An interesting aspect is that they don't do a plain subtraction, but rather subtract a portion of the second softmax.

This makes sense, if one considers that the two copies are identical then the softmax outputs would be identical and the difference is zero everywhere. However, by subtracting a scaled copy, the normalization of the difference seems to really boost the signal value(s) over the "noise", making the signal stand out compared to pre-normalization.

if two attentions A, B are identical, would (A - lambda * B) be just (1-lambda) * A, how does it "boost the signal value(s) over the "noise""?
How embarrassing, I had one of those "autocorrect moments". I somehow put the lambda inside the softmax when thinking and trying it without realizing. So what I was playing with in a spreadsheet (so not so obvious as plain code) was

    softmax(A) - softmax(lambda * A)
And as so happens, normalizing the output of that that with my test vectors seems to really boost the output the largest component if A and B are equal.
> what happens if the two groups of attention learn the same thing

I wonder if there's a metaphor here for our own experience and utility in "surprise".

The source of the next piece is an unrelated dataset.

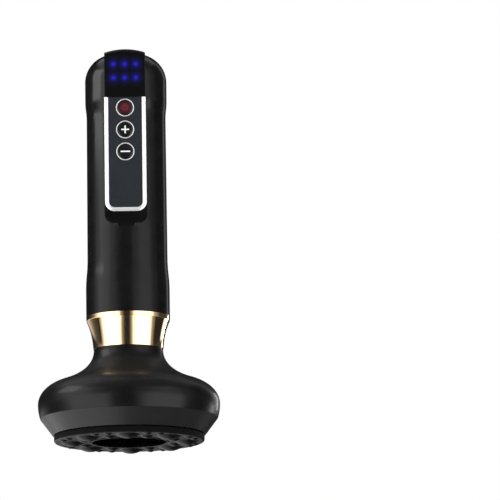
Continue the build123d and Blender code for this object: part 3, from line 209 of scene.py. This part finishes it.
# The noise stays near one half. These are its values at which the blotches and the smears reach
# their two ends, and how many times as wide as a blotch a smear is.
BLOTCH_ENDS = (0.35, 0.65)
SMEAR_ENDS = (0.3, 0.7)
SMEAR_OVER_BLOTCH = 3.0


def weather(blank, blotch_mm, tones, grain_mm, grain_depth_mm, rough=None):
    """Colour blotches between two tones, a grain in the relief and, between two values of the
    roughness where they are given, smears in the gloss."""
    made, tree, shader, place = blank
    blotch = add(tree, "TexNoise", {"Scale": 1 / (blotch_mm * MM), "Detail": 4.0}, {0: place})
    stops = [(end, linear(tone)) for end, tone in zip(BLOTCH_ENDS, tones)]
    colour = add(tree, "ValToRGB", {"stops": stops}, {0: blotch})
    tree.links.new(colour.outputs[0], shader.inputs["Base Color"])
    grain = add(tree, "TexNoise", {"Scale": 1 / (grain_mm * MM), "Detail": 2.0}, {0: place})
    relief = add(
        tree, "Bump", {"Strength": 0.5, "Distance": grain_depth_mm * MM}, {"Height": grain},
    )
    tree.links.new(relief.outputs[0], shader.inputs["Normal"])
    if rough:
        smear = add(tree, "TexNoise", {
            "Scale": 1 / (SMEAR_OVER_BLOTCH * blotch_mm * MM), "Detail": 6.0, "Roughness": 0.65,
            "Distortion": 0.8,
        }, {0: place})
        gloss = add(tree, "MapRange", {
            "From Min": SMEAR_ENDS[0], "From Max": SMEAR_ENDS[1], "To Min": rough[0],
            "To Max": rough[1],
        }, {0: smear})
        tree.links.new(gloss.outputs[0], shader.inputs["Roughness"])
    return made


# Injection-moulded ABS with a high gloss: black, a very slight orange peel, faint smears
gloss_abs = weather(
    new_material("moulded_gloss_abs", "#121213", {"Specular IOR Level": 0.2}),
    6.0, ("#101011", "#161617"), 0.9, 0.0012, (0.12, 0.18),
)
# The bell's own moulding of that ABS: a little softer in its gloss than the handle
blank = new_material("moulded_bell_abs", "#121213", {
    "Specular IOR Level": 0.12, "Coat Weight": 0.12, "Coat Roughness": 0.11,
})
bell_abs = weather(blank, 7.0, ("#101011", "#161617"), 1.1, 0.0012, (0.26, 0.33))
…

Like if one attention head is surprised by what another learns, up-weight it. But if they both find the same, assume it's not very surprising and down-weight it.

Admittedly, "surprise" is something that has a big section of my knowledgebase[1][2][3] (both as a subjective feeling and adaptive function of our minds, one of the most complex adaptive system we know of)

[1] https://plus.maths.org/content/information-surprise

[2] https://blakeelias.name/papers/Multi-Agent-Cooperation-Intri...

[3] https://complexity.simplecast.com/episodes/81/transcript

There’s probably a small chance that they could both learn the same thing, but it’s probably not likely enough to be a major issue.
Maybe the loss function could penalize them learning the same thing?